New Police Report Sheds Light On San Bernardino Terrorist Attack

Armored vehicles surround an SUV used by the husband and wife terrorists in the San Bernardino, Calif., attack on Dec. 2, 2015. (AP)
Armored vehicles surround an SUV used by the husband and wife terrorists in the San Bernardino, Calif., attack on Dec. 2, 2015. (AP)

A report released Friday contains chilling new details of the December assault by a husband and wife in San Bernardino, Calif. — the third deadliest attack on U.S. soil since Sept. 11, 2001 — that left 14 people dead and 22 others seriously injured.

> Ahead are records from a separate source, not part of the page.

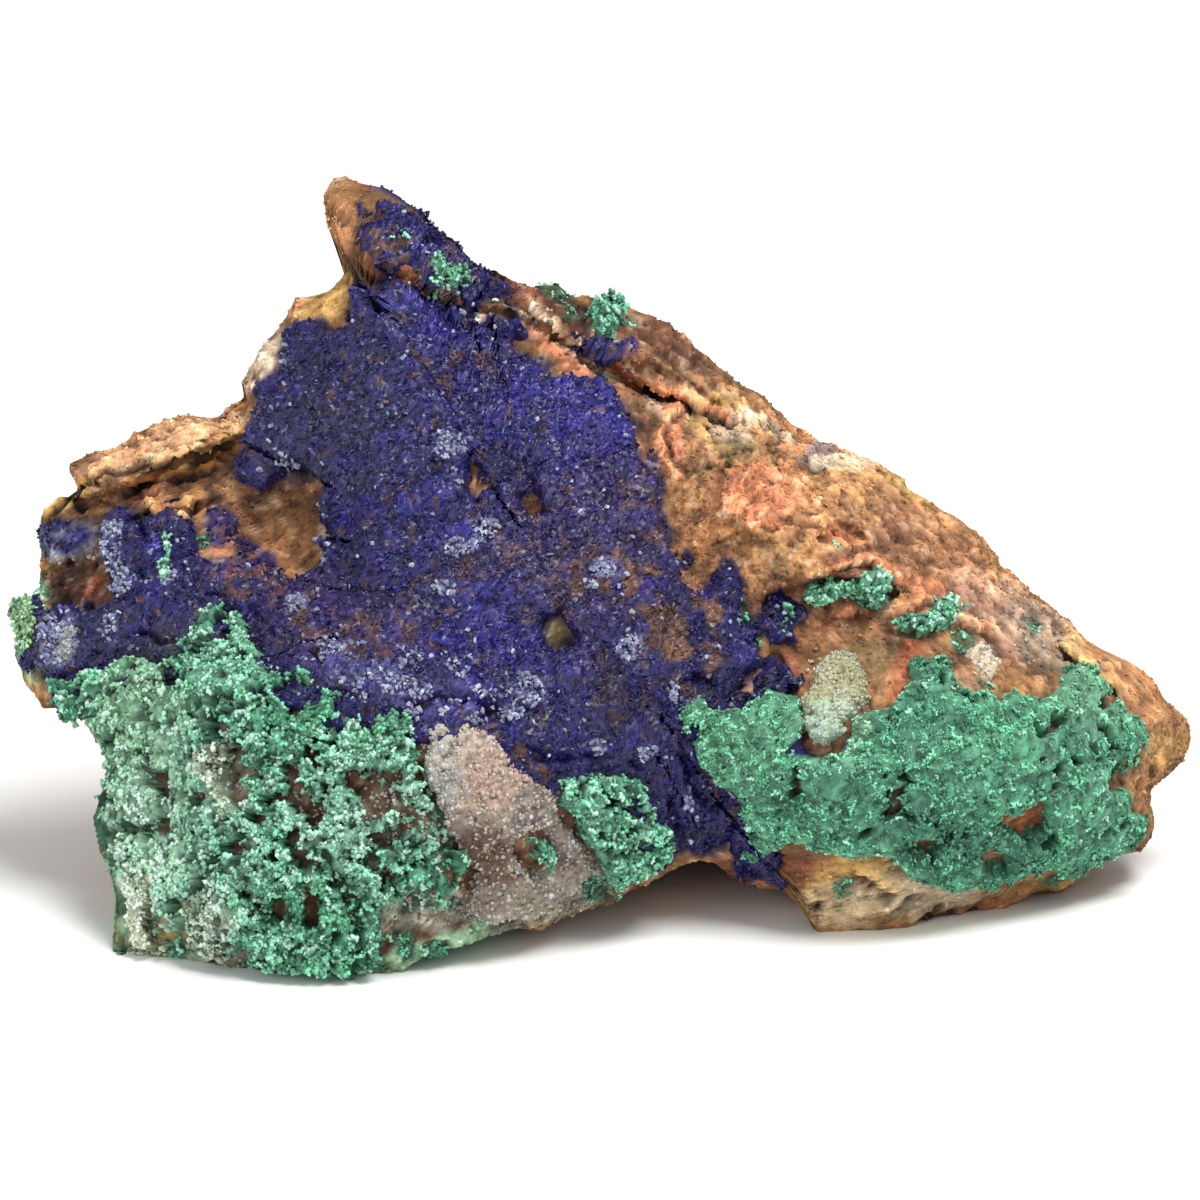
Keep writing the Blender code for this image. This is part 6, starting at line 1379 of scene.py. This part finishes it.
def build_pale_crystals(bed, material):
    """Small pale crystals in clusters on the azurite, and a scatter of them along its lower border."""
    rng = np.random.default_rng(420)
    clusters = patch_seats(bed["points"], bed["places"], PALE_CLUSTERS, PALE_DENSITY, rng)
    clumped = smooth(layered_grain(bed["points"], 0.9, 2, 421), 0.0, 0.3)
    dust = pick_seats(bed, DUST_COUNT, 0.0, rng, (zone(bed["places"], DUSTED) + 0.03) * clumped)
    centres, normals, _ = seats_on(bed, np.concatenate([clusters, dust]))
    centres = centres + normals * 0.12
    count = len(centres)
    points, faces = blades(centres, normals, sizes_of(count, PALE_SIZE, 0.3, rng), 0.8, rng)
    colour = blend(plain("mist", centres), "lilac", rng.uniform(0.0, 0.8, count))
    colour = blend(colour, "frost", (rng.random(count) < 0.3) * 0.8)
    colour = colour * rng.uniform(0.75, 1.1, count)[:, None]
    make_piece("pale_crystals", points, faces, repeated(colour, BLOCK), material, False)


# ---------------- malachite

BEADS = 3  # grains in each curl
MALACHITE_STEP, MALACHITE_BORDER = 0.135, 0.35  # side of its sheets' cells, and width of their borders
SPECK_CURLS = 5.0  # curls to the square millimetre of a speck
CALM_SIDE = [(-30.7, 13.9, 3.4, 11.5, 4)]  # where the malachite is smoother
SMALL_NODES = [
    "malachite_middle_crust", "malachite_front_tuft", "malachite_peak_tuft", "malachite_ridge_tuft",
    "malachite_crest_tuft", "malachite_brow_tuft", "malachite_slope_tuft", "malachite_hollow_tuft",
    "malachite_edge_crust", "malachite_streak",
]


def curly_relief(points, places):
    """Winding ridges and grains with deep gaps between them, calmer towards the left side."""
    calm = zone(places, CALM_SIDE)
    warped = points + 0.2 * grain(points / 0.6, 402)[:, None]
    lively = 0.26 * worms(warped, 0.5, 403) + 0.2 * domes(points, 0.5, 404)
    return 0.12 * grain(points / 2.2, 401) + lively * (1.0 - 0.5 * calm)


def velvet_relief(points, places):
    """Fine crowded grains with a faint winding pattern."""
    return 0.1 * grain(points / 3.0, 411) + 0.1 * worms(points, 0.4, 412) + 0.16 * domes(points, 0.42, 413)


def malachite_colour(points, places, height, seed):
    """Green, mottled pale and deep; painted shade, nearly black-green, in its gaps and a minty painted
    highlight on its tops.
    """
    colour = patchy(plain("jade", points), "mint", 0.35, points, (1.6, 3, seed + 1), (0.1, 0.9))
    colour = patchy(colour, "fern", 0.5, points, (2.6, 3, seed + 2), (0.1, 0.9))
    colour = stained(colour, points, places, MALACHITE_STAINS, 600)
    colour = colour * (1.0 + 0.3 * layered_grain(points, 0.45, 2, seed + 4))[:, None]
    # Painted highlight on the tops and painted shade in the gaps, by the height of the relief.
    colour = blend(colour, "pale mint", 0.3 * smooth(height, 0.6, 1.2))
    return blend(colour, "gap", 0.85 * smooth(-height, -0.15, 0.8))


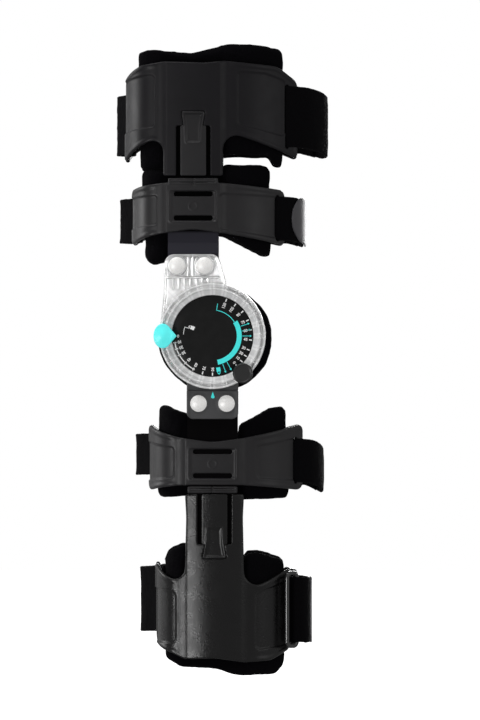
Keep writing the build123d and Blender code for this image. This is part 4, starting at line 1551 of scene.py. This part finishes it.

Much of the material in the new study by the Police Foundation and the Justice Department’s Office of Community Oriented Policing Services has been previously reported by news organizations. But the 135-page report does offer new insight into law enforcement’s response and the frenzied gun battle four hours later, when Syed Rizwan Farook, and his wife, Tashfeen Malik, were killed by police.

The review found that some of the victims and witnesses had had active shooter training in the very room where they were shot and at first thought it was another training exercise when the terrorists burst in at 10:59 a.m. Dec. 2.

The report describes in graphic detail what first responders found when they entered the Inland Regional Center room, already decorated for the Christmas holiday.

“The four officers stared into the conference room,” the report says. “It looked like a bomb had gone off. Bodies were strewn across the floor. Many had devastating wounds. Blood was everywhere. The smell of gunpowder filled their nostrils, and the sprinklers sounded like they were hissing.”

In the chaos, a round hit a fire sprinkler pipe, and watered poured from the ceiling.

The officers, hewing to their training, kept searching for the killers even as the wounded grabbed their legs: “It was the worst thing imaginable — some people were quiet, hiding, others were screaming or dying, grabbing at your legs because they wanted us to get them out, but our job at the moment was to keep going.”

The deluge from the sprinklers in the conference room made it impossible for a medic to use traditional triage tags on the injured, so the medic used tape and wrote each person’s status on the tape. Initially, the wounded were carried to a spot right outside the building, but that was judged too close to an active and dangerous crime scene. They were then carried — many soaking wet and slippery — across the street to a golf course. Ultimately, 22 people, many of them critically injured, were taken to a hospital within 57 minutes of the shooting, and all survived.